For House Democrats, the key to holding successful televised House impeachment hearings is to make sure they know what each witness is going to say before they say it. The House has to stitch together a cohesive narrative about Donald Trump and his co-conspirators so the American public finds it easy to understand and digest. Thanks to their respective closed door testimonies, for instance, the House now knows that the evasive and apparently self-perjuring Gordon Sondland won’t be a good witness to put on television, but the honest and organized Bill Taylor will make a great TV witness.

The question has been when the House will reach a point where it’s plowed through all of the key witnesses, knows the full narrative, knows which witnesses belongs on television, and knows what these witnesses would specifically be asked about. Here’s the thing. By all accounts, Bill Taylor was the key cooperating witness in the Ukraine scandal. Yesterday’s testimony from the Defense Department’s Laura Cooper seemed to be simply about connecting the dots from Taylor’s testimony.
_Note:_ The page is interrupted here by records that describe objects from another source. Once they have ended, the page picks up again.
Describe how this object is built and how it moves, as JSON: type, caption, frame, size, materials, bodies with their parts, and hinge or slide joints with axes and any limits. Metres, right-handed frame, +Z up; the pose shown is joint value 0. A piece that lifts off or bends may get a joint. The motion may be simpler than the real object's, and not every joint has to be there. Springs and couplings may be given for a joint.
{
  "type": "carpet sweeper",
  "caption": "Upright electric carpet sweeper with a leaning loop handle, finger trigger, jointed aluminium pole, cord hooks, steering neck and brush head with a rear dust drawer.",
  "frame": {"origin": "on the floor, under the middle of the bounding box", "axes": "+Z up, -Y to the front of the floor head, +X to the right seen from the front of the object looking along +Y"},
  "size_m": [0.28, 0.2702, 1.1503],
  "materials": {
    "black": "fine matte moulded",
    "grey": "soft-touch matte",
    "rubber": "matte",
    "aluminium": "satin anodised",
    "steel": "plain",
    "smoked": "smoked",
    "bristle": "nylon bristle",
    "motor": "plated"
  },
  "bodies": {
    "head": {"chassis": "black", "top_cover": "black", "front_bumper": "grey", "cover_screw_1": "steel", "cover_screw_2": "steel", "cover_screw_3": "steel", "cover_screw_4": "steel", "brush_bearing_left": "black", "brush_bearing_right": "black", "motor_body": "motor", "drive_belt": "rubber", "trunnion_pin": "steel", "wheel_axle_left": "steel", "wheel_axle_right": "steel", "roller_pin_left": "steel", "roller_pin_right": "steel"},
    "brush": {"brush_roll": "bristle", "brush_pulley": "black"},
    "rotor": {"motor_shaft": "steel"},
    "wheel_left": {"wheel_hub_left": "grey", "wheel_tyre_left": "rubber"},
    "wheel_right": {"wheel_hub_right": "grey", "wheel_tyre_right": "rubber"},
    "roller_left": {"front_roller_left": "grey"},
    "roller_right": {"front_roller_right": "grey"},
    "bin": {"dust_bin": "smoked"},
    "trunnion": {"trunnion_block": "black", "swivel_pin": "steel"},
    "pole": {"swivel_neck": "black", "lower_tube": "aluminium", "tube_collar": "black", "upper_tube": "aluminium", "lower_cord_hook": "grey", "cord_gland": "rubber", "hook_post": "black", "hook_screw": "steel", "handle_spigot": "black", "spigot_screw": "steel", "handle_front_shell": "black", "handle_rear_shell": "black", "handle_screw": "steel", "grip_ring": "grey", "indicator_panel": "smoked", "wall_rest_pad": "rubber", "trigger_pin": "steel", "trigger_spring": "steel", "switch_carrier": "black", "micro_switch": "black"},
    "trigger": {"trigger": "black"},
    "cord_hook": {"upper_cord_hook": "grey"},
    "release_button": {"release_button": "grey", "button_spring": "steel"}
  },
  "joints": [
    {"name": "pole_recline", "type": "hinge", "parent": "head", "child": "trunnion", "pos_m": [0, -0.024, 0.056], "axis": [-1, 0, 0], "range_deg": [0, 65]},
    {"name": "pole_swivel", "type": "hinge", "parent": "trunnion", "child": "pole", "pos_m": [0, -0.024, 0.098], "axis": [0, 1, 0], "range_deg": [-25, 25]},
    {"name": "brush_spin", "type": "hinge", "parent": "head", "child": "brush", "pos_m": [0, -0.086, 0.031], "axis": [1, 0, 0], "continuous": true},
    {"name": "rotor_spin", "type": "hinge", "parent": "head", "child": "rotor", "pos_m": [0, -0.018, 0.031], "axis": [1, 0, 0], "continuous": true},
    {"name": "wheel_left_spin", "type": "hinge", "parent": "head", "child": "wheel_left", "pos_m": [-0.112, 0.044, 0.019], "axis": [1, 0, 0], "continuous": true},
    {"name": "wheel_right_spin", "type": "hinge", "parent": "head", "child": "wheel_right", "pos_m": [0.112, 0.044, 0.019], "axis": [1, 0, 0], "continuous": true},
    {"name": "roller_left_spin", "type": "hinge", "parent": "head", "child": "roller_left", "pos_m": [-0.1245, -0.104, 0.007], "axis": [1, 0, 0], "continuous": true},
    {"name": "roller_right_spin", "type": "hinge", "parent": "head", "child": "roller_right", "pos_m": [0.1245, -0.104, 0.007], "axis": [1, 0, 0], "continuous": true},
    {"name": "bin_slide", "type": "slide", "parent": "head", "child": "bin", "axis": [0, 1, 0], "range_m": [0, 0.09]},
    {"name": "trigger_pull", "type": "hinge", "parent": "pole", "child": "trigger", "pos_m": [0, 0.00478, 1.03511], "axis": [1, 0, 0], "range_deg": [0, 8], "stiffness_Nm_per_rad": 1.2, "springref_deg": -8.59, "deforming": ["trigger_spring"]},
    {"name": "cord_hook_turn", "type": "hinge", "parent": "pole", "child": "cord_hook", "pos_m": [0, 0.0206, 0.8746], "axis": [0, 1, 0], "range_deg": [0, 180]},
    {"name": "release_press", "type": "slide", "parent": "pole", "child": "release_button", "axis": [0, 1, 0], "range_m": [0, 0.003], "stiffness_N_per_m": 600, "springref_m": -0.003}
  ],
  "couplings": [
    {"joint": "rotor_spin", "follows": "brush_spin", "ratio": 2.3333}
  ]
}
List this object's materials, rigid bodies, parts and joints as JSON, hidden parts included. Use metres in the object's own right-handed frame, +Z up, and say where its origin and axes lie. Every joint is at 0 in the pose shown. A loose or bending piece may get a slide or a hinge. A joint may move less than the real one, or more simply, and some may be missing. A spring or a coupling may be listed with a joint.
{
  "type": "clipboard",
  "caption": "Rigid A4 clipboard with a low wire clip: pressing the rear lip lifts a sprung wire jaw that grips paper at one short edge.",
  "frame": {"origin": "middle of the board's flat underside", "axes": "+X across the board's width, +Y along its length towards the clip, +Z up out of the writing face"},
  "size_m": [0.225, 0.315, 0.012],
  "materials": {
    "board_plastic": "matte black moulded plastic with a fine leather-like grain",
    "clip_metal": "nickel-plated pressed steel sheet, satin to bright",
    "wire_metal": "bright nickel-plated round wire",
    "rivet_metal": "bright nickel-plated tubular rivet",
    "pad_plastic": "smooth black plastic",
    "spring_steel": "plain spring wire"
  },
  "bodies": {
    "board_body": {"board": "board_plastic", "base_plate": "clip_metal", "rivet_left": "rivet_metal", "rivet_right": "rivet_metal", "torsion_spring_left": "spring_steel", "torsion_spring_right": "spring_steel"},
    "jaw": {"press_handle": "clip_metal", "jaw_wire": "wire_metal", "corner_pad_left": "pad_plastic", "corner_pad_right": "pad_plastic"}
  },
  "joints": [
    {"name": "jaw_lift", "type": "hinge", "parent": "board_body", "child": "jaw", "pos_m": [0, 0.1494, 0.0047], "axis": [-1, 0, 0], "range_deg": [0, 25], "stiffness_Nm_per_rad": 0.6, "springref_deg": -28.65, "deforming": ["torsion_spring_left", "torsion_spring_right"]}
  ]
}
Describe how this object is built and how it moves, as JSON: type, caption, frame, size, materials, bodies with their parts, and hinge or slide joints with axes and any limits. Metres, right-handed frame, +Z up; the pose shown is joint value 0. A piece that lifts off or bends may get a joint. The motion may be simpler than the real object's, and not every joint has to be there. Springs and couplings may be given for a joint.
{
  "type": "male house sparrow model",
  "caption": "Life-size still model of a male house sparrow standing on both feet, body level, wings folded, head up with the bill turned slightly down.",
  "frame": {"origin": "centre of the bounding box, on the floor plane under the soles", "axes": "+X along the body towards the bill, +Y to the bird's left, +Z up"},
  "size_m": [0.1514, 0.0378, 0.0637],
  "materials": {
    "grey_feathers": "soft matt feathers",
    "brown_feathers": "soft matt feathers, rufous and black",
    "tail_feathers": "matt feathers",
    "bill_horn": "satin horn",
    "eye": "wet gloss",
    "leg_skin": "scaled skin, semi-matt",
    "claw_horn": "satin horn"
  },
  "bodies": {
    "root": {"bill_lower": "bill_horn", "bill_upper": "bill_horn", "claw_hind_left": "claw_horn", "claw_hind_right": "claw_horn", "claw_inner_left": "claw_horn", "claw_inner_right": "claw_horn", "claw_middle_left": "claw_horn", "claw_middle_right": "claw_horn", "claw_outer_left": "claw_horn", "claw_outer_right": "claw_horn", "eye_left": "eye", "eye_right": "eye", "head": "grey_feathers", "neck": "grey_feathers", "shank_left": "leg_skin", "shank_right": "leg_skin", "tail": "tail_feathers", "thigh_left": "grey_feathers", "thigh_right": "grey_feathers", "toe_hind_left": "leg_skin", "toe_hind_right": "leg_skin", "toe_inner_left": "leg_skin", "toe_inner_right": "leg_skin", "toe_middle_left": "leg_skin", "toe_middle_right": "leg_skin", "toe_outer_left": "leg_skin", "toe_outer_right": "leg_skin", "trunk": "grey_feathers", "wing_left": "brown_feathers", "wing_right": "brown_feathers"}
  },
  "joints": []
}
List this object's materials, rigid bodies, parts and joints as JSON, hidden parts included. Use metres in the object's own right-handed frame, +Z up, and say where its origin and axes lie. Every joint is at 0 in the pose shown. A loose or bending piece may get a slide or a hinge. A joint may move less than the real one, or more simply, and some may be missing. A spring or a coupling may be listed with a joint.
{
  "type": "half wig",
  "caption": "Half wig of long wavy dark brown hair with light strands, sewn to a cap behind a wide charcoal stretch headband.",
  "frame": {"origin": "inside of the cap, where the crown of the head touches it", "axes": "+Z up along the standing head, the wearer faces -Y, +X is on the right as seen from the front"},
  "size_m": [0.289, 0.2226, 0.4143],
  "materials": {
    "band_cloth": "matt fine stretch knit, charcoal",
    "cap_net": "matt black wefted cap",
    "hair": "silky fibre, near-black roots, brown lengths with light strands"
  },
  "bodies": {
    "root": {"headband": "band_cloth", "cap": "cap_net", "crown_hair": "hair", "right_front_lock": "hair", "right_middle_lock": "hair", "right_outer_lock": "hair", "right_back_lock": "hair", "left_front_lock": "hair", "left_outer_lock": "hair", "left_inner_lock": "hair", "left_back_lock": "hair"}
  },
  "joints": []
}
There are still a few more closed-door witnesses scheduled, but the Washington Post says that’s about to end.

The House is now roughly three weeks away from launching televised impeachment hearings, according to a new WaPo report. House Democrats plan to take everything that’s been said behind closed doors thus far, distill it down to a cohesive narrative for the general public, and have the most useful witnesses testify for all to see. Bring it on.